Wong: What protocol encoding is employed with the current and new standards?
Cox: The RapidIO Gen 1 and Gen 2 Specifications use standard 8b/10b encoding in the PCS. For the 10xN the protocol efficiency is further improved by the use of industry leading coding scheme that moves from the 25% overhead of 8b/10b encoding to schemes that have less than 5% encoding overhead. The details of which will be released with specification public release.
Wong: What is the plans for technology past RapdIO 10xN?
Cox: RapidIO 10xN is in lock step with projected needs by our OEM's for a 40G backplane era of applications like Advanced LTE. Currently RapidIO revisions 1.3 and 2.2 dominate LTE and defense shipments. We are mapping out a path to 25xN, with 100G backplanes in order to set a long term roadmap to satisfy the real-world needs of future applications.
Wong: What applications does RapidIO target now and what new areas might be addressed using this new technology?
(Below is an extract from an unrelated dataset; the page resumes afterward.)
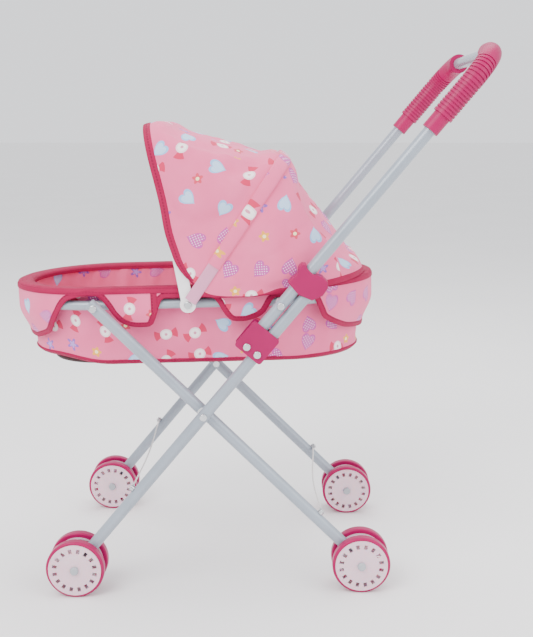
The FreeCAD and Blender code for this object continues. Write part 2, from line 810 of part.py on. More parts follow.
def arch_wire(half_width, radius, corner, start, angle, thickness):
    """Closed outline of an arch: the outer run, then the inner run back."""
    outer = arch_points(half_width, radius, corner, start, angle)
    slim = (half_width - thickness, radius - thickness, corner - thickness)
    inner = arch_points(*slim, start, angle)

    def run(p):
        return [
            Part.makeLine(p[0], p[1]),
            Part.Arc(p[1], p[2], p[3]).toShape(),
            Part.makeLine(p[3], p[4]),
            Part.Arc(p[4], p[5], p[6]).toShape(),
            Part.makeLine(p[6], p[7]),
        ]

    ends = [Part.makeLine(outer[7], inner[7]), Part.makeLine(inner[0], outer[0])]
    return Part.Wire(run(outer) + ends[:1] + run(inner[::-1]) + ends[1:])


def bow_shape(half_width, radius, angle):
    """A flat strip bent to an arch, with a round eye at each foot."""
    thickness, width = size("bow_thickness"), size("bow_width")
    outline = arch_wire(half_width, radius, size("bow_corner"), 0, angle, thickness)
    across = V(-math.sin(math.radians(angle)), 0, math.cos(math.radians(angle)))
    face = Part.Face(outline)
    face.translate(across * (-width / 2))
    strip = face.extrude(across * width)
    eyes = []
    holes = []
    for side, sign in SIDES:
        inner, outer = sign * (half_width - thickness), sign * half_width
        eyes.append(cylinder_y(size("bow_eye_radius"), inner, outer, 0, 0))
        fit = size("bolt_radius") + size("running_fit")
        holes.append(cylinder_y(fit, inner, outer, 0, 0))
    return strip.multiFuse(eyes).cut(Part.makeCompound(holes))


front_angle, rear_bow_angle = size("front_bow_angle"), size("rear_bow_angle")
front_bow = bow_shape(size("front_bow_y"), size("front_bow_radius"), front_angle)
rear_bow = bow_shape(size("rear_bow_y"), size("rear_bow_radius"), rear_bow_angle)
coded("hood_front_bow", front_bow, hood_frame)
coded("hood_rear_bow", rear_bow, hood_frame)
hood_rivets = [
    headed_pin(rail_inner + SLIM, size("front_bow_y") + SLIM, 0, 0, sign) for side, sign in SIDES
]
coded("hood_rivets", Part.makeCompound(hood_rivets), hood_frame)

# angle, inner radius and corner radius of each canopy section
FRONT_SECTIONS = [
    (102.3, 182.0, 41.0),
    (95.5, 182.0, 41.0),
    (90.0, 174.0, 42.0),
    (81.0, 168.0, 44.0),
    (71.0, 166.5, 44.0),
    (62.0, 168.5, 43.0),
    (58.0, 172.5, 41.0),
    (54.8, 172.5, 41.0),
]
REAR_SECTIONS = [
    (54.2, 172.5, 41.0),
    (51.0, 172.5, 41.0),
    (44.0, 165.0, 46.0),
    (33.0, 163.5, 54.0),
    (22.0, 169.0, 64.0),
    (14.0, 176.0, 76.0),
    (6.2, 183.0, 88.0),
]


def canopy_shape(sections):
    """A thin cloth panel through arched sections, open below."""
    thickness = size("canopy_thickness")
    wires = []
    for angle, radius, corner in sections:
        foot = size("canopy_low_z") / math.sin(math.radians(angle))
        half_width = size("canopy_half_width") + thickness
        outline = (half_width, radius + thickness, corner + thickness, foot, angle, thickness)
        wires.append(arch_wire(*outline))
    return Part.makeLoft(wires, True, True)


coded("canopy_front", canopy_shape(FRONT_SECTIONS), hood_frame)
coded("canopy_rear", canopy_shape(REAR_SECTIONS), hood_frame)

# ---- check and export ----------------------------------------------------

doc.recompute()
for obj in doc.Objects:
    if "Invalid" in obj.State or "Error" in obj.State:
        raise RuntimeError("%s did not recompute: %s" % (obj.Label, obj.State))
for obj in nodes:
    if obj.Shape.isNull() or not obj.Shape.isValid():
        raise RuntimeError("%s has no valid shape" % obj.Label)

os.makedirs("parts", exist_ok=True)
for obj in nodes:
    obj.Shape.exportStep("parts/%s.step" % obj.Label)
print("exported", len(nodes), "nodes")
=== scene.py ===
import json
import math

import bpy
import numpy as np
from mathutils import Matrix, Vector, noise


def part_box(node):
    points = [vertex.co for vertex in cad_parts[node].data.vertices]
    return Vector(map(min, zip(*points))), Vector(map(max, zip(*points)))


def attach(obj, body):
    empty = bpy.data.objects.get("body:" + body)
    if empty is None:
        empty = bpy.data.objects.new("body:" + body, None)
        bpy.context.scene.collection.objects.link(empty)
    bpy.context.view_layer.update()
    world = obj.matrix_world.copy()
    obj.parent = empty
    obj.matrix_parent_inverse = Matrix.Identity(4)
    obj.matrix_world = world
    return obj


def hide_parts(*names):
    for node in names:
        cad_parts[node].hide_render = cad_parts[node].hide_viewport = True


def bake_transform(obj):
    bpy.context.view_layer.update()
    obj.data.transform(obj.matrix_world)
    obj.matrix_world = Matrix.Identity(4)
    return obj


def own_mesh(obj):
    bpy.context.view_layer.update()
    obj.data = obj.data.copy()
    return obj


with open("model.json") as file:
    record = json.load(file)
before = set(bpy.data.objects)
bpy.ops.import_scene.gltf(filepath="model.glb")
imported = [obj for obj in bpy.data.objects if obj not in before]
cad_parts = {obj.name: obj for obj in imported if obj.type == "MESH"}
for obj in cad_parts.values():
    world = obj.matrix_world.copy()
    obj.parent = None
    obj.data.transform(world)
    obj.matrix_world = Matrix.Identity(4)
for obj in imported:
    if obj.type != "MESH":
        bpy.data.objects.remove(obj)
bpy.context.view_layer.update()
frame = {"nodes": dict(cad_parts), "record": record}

# ---- frames of reference -------------------------------------------------

MM = 0.001
TAU = 2 * math.pi


def middle(node):
    low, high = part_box(node)
    return (Vector(low) + Vector(high)) / 2


# the carrycot's frame starts at the seat pivot, and x runs back along the rail
seat_pivot = middle("seat_pivot_bolts")
hood_pivot = middle("hood_rivets")
seat_pivot.y = hood_pivot.y = 0
BACK = (hood_pivot - seat_pivot).normalized()
UP = Vector((-BACK.z, 0, BACK.x))
LEFT_TO_RIGHT = Vector((0, 1, 0))


def seat(x, y, z):
    """A point of the carrycot's frame, given in mm, in the row frame."""
    return seat_pivot + (BACK * x + LEFT_TO_RIGHT * y + UP * z) * MM


def hood(reach, y, degrees):
    """A point at an angle and a distance from the hood's pivot line, in mm."""
    turn = math.radians(degrees)
    out = BACK * math.cos(turn) + UP * math.sin(turn)
    return hood_pivot + (out * reach + LEFT_TO_RIGHT * y) * MM


# ---- driving dimensions, in mm, as the part has them ---------------------

FRONT_ARC, REAR_ARC = 2.5, 185.5          # centres of the rim's round ends
FLOOR_FRONT, FLOOR_REAR = -2.0, 189.0     # centres of the floor's round ends
COT_TOP, COT_FLOOR = 14.5, -64.0
COT_TOP_HALF, COT_FLOOR_HALF = 86.0, 78.0
COT_CLOTH = 1.6
RIM_INNER, RIM_OUTER = 86.0, 101.0
RIM_CLOTH = 1.6
RIM_EDGE = 12.4                           # where the cover leaves the rail and hangs
FLAP_TUCK_START, FLAP_TUCK = 8.0, 11.0    # how low and how far the flaps draw in
FLAP_TUCK_RUN = 32.0                      # and over what height
BOARD_HALF, BOARD_THICK, BOARD_TOP = 62.0, 3.6, -64.1
SLIT = 0.02                               # half width left at the board's middle line
CANOPY_HALF = 107.9
CANOPY_CLOTH = 1.3
# degrees up from the rail
HOOD_HEM, FRONT_BOW, REAR_BOW, HOOD_REAR = 102.3, 99.0, 54.5, 6.2
FRONT_LIFT = 8.0
TAPE = 6.5
HEM_TAPE = 8.0

# ---- shader building blocks ----------------------------------------------


def colour(text):
    """A linear colour from a six-digit web colour."""
    parts = [int(text[i:i + 2], 16) / 255 for i in (1, 3, 5)]
    linear = [p / 12.92 if p <= 0.04045 else ((p + 0.055) / 1.055) ** 2.4 for p in parts]
    return (*linear, 1.0)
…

Cox: The new technology roadmap scales the needs of RapidIO customers in the wireless, defense, aerospace, imaging, video and server markets beyond what is implementable in other interconnect protocols and sets the stage for OEMs to develop systems with scalable backplanes. The proliferation of 4G handsets is increasingly putting demand on the wireless network, and OEMs need more distributed coverage in smaller form factors, with more data passing between processing elements all with low power and ultra low latency. Cloud computing demands a scalable, energy efficiency fabric within the data centre, and creating scalable systems with 100 Gbps connections to computing nodes, with ultra low latency to enable high volume financial transactions is key. High volume financial systems gain a competitive edge through having the lowest and most deterministic latency. Our defense and aerospace customers continue to rely on RapidIO for mission-critical systems and increased automation of unmanned vehicles. Other operational equipment is driving the need for RapidIO in these demanding real-time processing applications. RapidIO 10xN, with a path to 25xN, sets a long term roadmap to satisfy the real-world needs of all these applications.